(What to do): Copy the first line of the material below and every later line through the line containing "in the trough's", without any other output.

(Working data):
⟨
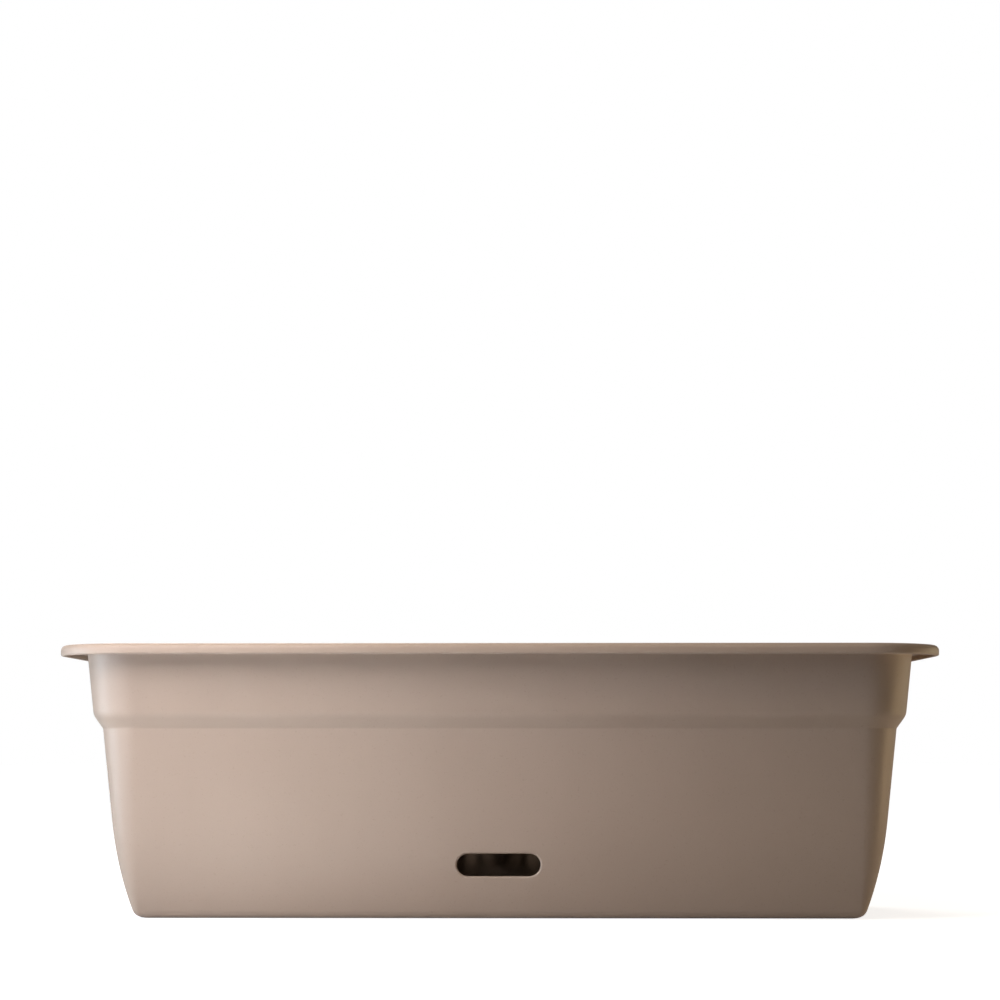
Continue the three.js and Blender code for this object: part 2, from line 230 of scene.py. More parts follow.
def trough_section():
    """Round the whole wall: under the base, up the outside, over the rim and down the inside."""
    inside_foot = BASE_OFFSET - FOOT_WIDTH
    foot = [
        (MIDDLE, FOOT_HEIGHT, 0),
        (FIRST_ROW, FOOT_HEIGHT, 0),
        (inside_foot, FOOT_HEIGHT, 0.8 * MM),
        (inside_foot, 0, 0.8 * MM),
        (BASE_OFFSET, 0, 0),
    ]
    base = arc(BASE_OFFSET, BASE_ROUND, BASE_ROUND, -math.pi / 2, -BASE_ANGLE, ROUND_STEPS)
    outside = [(tuck_offset(level), level) for level in TUCK_ROWS + [TUCK_LEVEL]]
    upper = [
        (*outside[-1], 0),
        (STEP_FOOT, STEP_FOOT_LEVEL, 1.5 * MM),
        (BAND_FOOT, BAND_FOOT_LEVEL, 8 * MM),
        (WALL_TOP, RIM_UNDERSIDE, 4 * MM),
        (CORNER_RADIUS - LIP_THICKNESS, RIM_UNDERSIDE, 0.9 * MM),
        (CORNER_RADIUS - LIP_THICKNESS, LIP_BOTTOM, 0.5 * MM),
        (CORNER_RADIUS, LIP_BOTTOM, 1.4 * MM),
        (CORNER_RADIUS, HEIGHT, 3 * MM),
        (WALL_TOP - WALL, HEIGHT, 5.1 * MM),
        (BAND_FOOT - WALL, BAND_FOOT_LEVEL, 5.4 * MM),
        (STEP_FOOT - WALL, STEP_FOOT_LEVEL, 4.1 * MM),
        (tuck_offset(TUCK_LEVEL, INNER_RADIUS), TUCK_LEVEL, 0),
    ]
    inside = [(tuck_offset(level, INNER_RADIUS), level) for level in reversed(TUCK_ROWS[1:])]
    floor_centre = FLOOR_TOP + FLOOR_ROUND
    turn = (-FLOOR_ANGLE, -math.pi / 2)
    floor = arc(FLOOR_OFFSET, floor_centre, FLOOR_ROUND, *turn, ROUND_STEPS)
    parts = [
        spread(rounded(foot), FLOOR_STRETCH),
        base[1:] + outside[:-1],
        spread(rounded(upper), WALL_STRETCH),
        inside + floor,
        spread([floor[-1], (FIRST_ROW, FLOOR_TOP), (MIDDLE, FLOOR_TOP)], FLOOR_STRETCH)[1:],
    ]
    return [point for part in parts for point in part]


section = trough_section()
print("points in the trough's section:", len(section))

# %% [markdown]
# ## The trough, swept by Geometry Nodes
# A sweep along a path would fold over itself at the inside of the corners, because the floor lies
# far inside the corner lines. A grid whose points are placed by a rule has no such trouble. Its
# rows are the points of the section and its columns are stops round the plan, and a node tree
# works out each point from its row's offset and its column's stop. The small helpers here add
# nodes, and the same two serve the materials later.

# %% Helpers that build node trees
SAME_POINT = 1e-6


def put(tree, kind, inputs=None, **options):
    """Adds a node, sets its options, and fills or links its inputs by name or number."""
    node = tree.nodes.new(kind)
    for option, value in options.items():
        setattr(node, option, value)
    for socket, value in (inputs or {}).items():
        if isinstance(value, bpy.types.NodeSocket):
            tree.links.new(value, node.inputs[socket])
        else:
            node.inputs[socket].default_value = value
    return node


def calc(tree, operation, first, second=0.0):
    """The result of one Math node."""
    return put(tree, "ShaderNodeMath", {0: first, 1: second}, operation=operation).outputs[0]


def start_recipe(name, sizes):
    """A Geometry Nodes tree with one named input for each size, and those inputs' sockets."""
    tree = bpy.data.node_groups.new(name, "GeometryNodeTree")
    for label, value in sizes.items():
        kind = "NodeSocket" + type(value).__name__.capitalize()
        tree.interface.new_socket(label, in_out="INPUT", socket_type=kind)
    tree.interface.new_socket("Geometry", in_out="OUTPUT", socket_type="NodeSocketGeometry")
    return tree, tree.nodes.new("NodeGroupInput").outputs


def end_recipe(tree, geometry, material):
    """Ends a tree with plain geometry that carries one material."""
    real = put(tree, "GeometryNodeRealizeInstances", {"Geometry": geometry}).outputs["Geometry"]
    painted = put(tree, "GeometryNodeSetMaterial", {"Geometry": real, "Material": material})
    put(tree, "NodeGroupOutput", {"Geometry": painted.outputs["Geometry"]})


# %% Helpers that run a tree and keep its result


def link_mesh(name, mesh):
    """A new object that shows a mesh."""
    thing = bpy.data.objects.new(name, mesh)
    scene.collection.objects.link(thing)
    return thing


def outline_object(name, points, edges=(), faces=()):
    """An object made from plain lists of points, edges and faces."""
    mesh = bpy.data.meshes.new(name)
    mesh.from_pydata([tuple(p) for p in points], list(edges), list(faces))
    return link_mesh(name, mesh)


def run_recipe(thing, tree, sizes):
    """Puts a tree on an object, with each input set by its socket's identifier."""
    modifier = thing.modifiers.new("recipe", "NODES")
    modifier.node_group = tree
    for item in tree.interface.items_tree:
        if item.in_out == "INPUT" and item.name in sizes:
            modifier[item.identifier] = sizes[item.name]


def settle(thing):
    """Makes what an object's modifiers show its own plain mesh, and drops the modifiers."""
    graph = bpy.context.evaluated_depsgraph_get()
    mesh = bpy.data.meshes.new_from_object(thing.evaluated_get(graph))
    thing.modifiers.clear()
    thing.data = mesh
    mesh.name = thing.name


def discard(*things):
    """Removes helper objects that a tree or a cut no longer needs."""
    for thing in things:
        bpy.data.objects.remove(thing)


# %% [markdown]
# ## The planter's plastic
# The trough is a taupe plastic with a satin surface. Close up, such plastic isn't even: the colour
# drifts slightly where the melt ran in, there are fine specks of pigment, the mould leaves a fine
# grain, and the surface is never quite flat. Edges are rubbed a little paler and duller. All this
# is built from noise in the piece's own coordinates, so it keeps its scale on every piece, and the
# wear follows an edge value that is measured on the finished mesh.

# %% Helpers for materials


def blend(tree, share, first, second):
    """A mix of two colours."""
    inputs = {0: share, 6: first, 7: second}
    return put(tree, "ShaderNodeMix", inputs, data_type="RGBA").outputs[2]


def noise(tree, place, scale, detail, roughness=0.5):
    """Smooth noise, from 0 to 1, with about scale bumps to the metre."""
    inputs = {"Vector": place, "Scale": scale, "Detail": detail, "Roughness": roughness}
    return put(tree, "ShaderNodeTexNoise", inputs).outputs["Fac"]


def ramp(tree, value, low, high, start=0.0, end=1.0):
    """A value stretched from one range to another."""
    inputs = {"Value": value, "From Min": low, "From Max": high, "To Min": start, "To Max": end}
    return put(tree, "ShaderNodeMapRange", inputs).outputs["Result"]


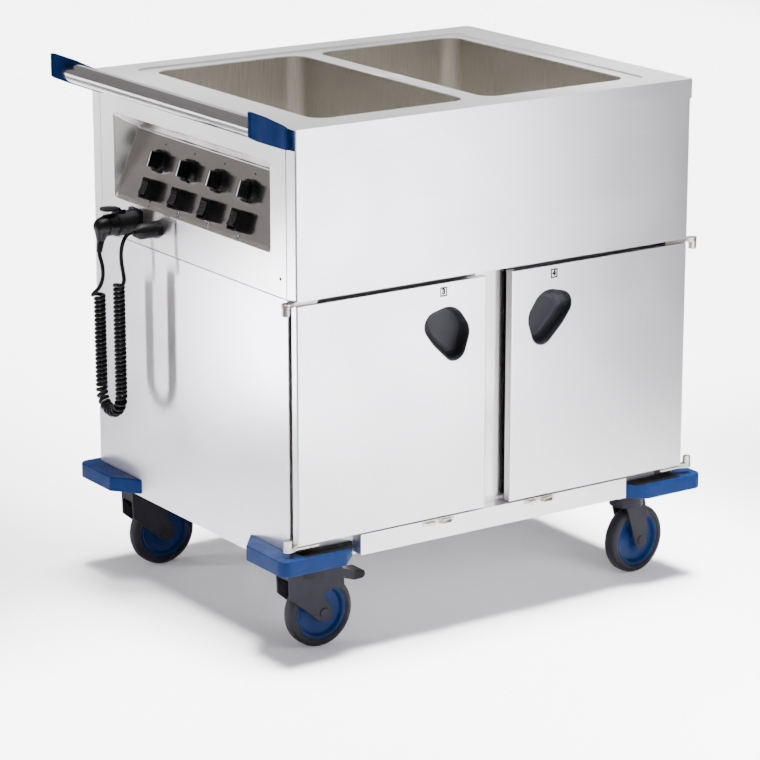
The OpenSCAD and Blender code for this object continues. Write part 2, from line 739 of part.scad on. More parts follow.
⟩
(Response to this task):
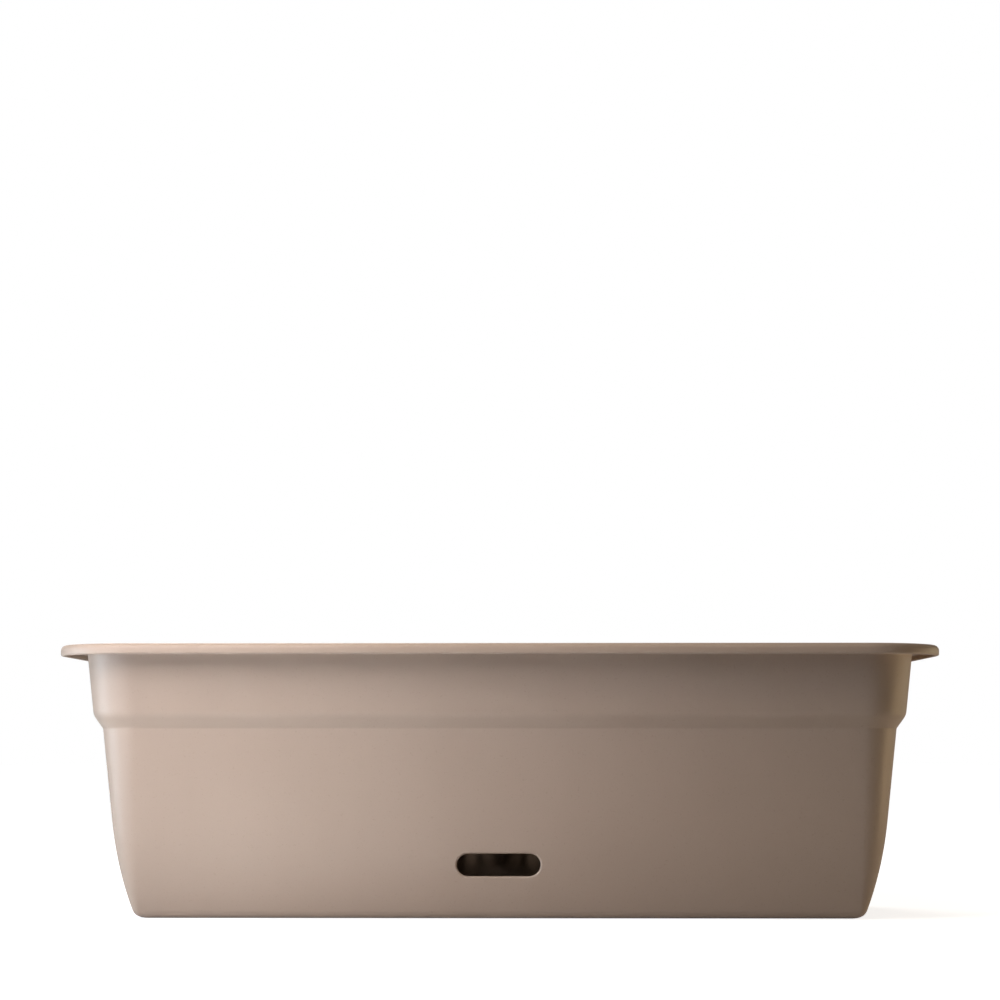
Continue the three.js and Blender code for this object: part 2, from line 230 of scene.py. More parts follow.
def trough_section():
    """Round the whole wall: under the base, up the outside, over the rim and down the inside."""
    inside_foot = BASE_OFFSET - FOOT_WIDTH
    foot = [
        (MIDDLE, FOOT_HEIGHT, 0),
        (FIRST_ROW, FOOT_HEIGHT, 0),
        (inside_foot, FOOT_HEIGHT, 0.8 * MM),
        (inside_foot, 0, 0.8 * MM),
        (BASE_OFFSET, 0, 0),
    ]
    base = arc(BASE_OFFSET, BASE_ROUND, BASE_ROUND, -math.pi / 2, -BASE_ANGLE, ROUND_STEPS)
    outside = [(tuck_offset(level), level) for level in TUCK_ROWS + [TUCK_LEVEL]]
    upper = [
        (*outside[-1], 0),
        (STEP_FOOT, STEP_FOOT_LEVEL, 1.5 * MM),
        (BAND_FOOT, BAND_FOOT_LEVEL, 8 * MM),
        (WALL_TOP, RIM_UNDERSIDE, 4 * MM),
        (CORNER_RADIUS - LIP_THICKNESS, RIM_UNDERSIDE, 0.9 * MM),
        (CORNER_RADIUS - LIP_THICKNESS, LIP_BOTTOM, 0.5 * MM),
        (CORNER_RADIUS, LIP_BOTTOM, 1.4 * MM),
        (CORNER_RADIUS, HEIGHT, 3 * MM),
        (WALL_TOP - WALL, HEIGHT, 5.1 * MM),
        (BAND_FOOT - WALL, BAND_FOOT_LEVEL, 5.4 * MM),
        (STEP_FOOT - WALL, STEP_FOOT_LEVEL, 4.1 * MM),
        (tuck_offset(TUCK_LEVEL, INNER_RADIUS), TUCK_LEVEL, 0),
    ]
    inside = [(tuck_offset(level, INNER_RADIUS), level) for level in reversed(TUCK_ROWS[1:])]
    floor_centre = FLOOR_TOP + FLOOR_ROUND
    turn = (-FLOOR_ANGLE, -math.pi / 2)
    floor = arc(FLOOR_OFFSET, floor_centre, FLOOR_ROUND, *turn, ROUND_STEPS)
    parts = [
        spread(rounded(foot), FLOOR_STRETCH),
        base[1:] + outside[:-1],
        spread(rounded(upper), WALL_STRETCH),
        inside + floor,
        spread([floor[-1], (FIRST_ROW, FLOOR_TOP), (MIDDLE, FLOOR_TOP)], FLOOR_STRETCH)[1:],
    ]
    return [point for part in parts for point in part]


section = trough_section()
print("points in the trough's section:", len(section))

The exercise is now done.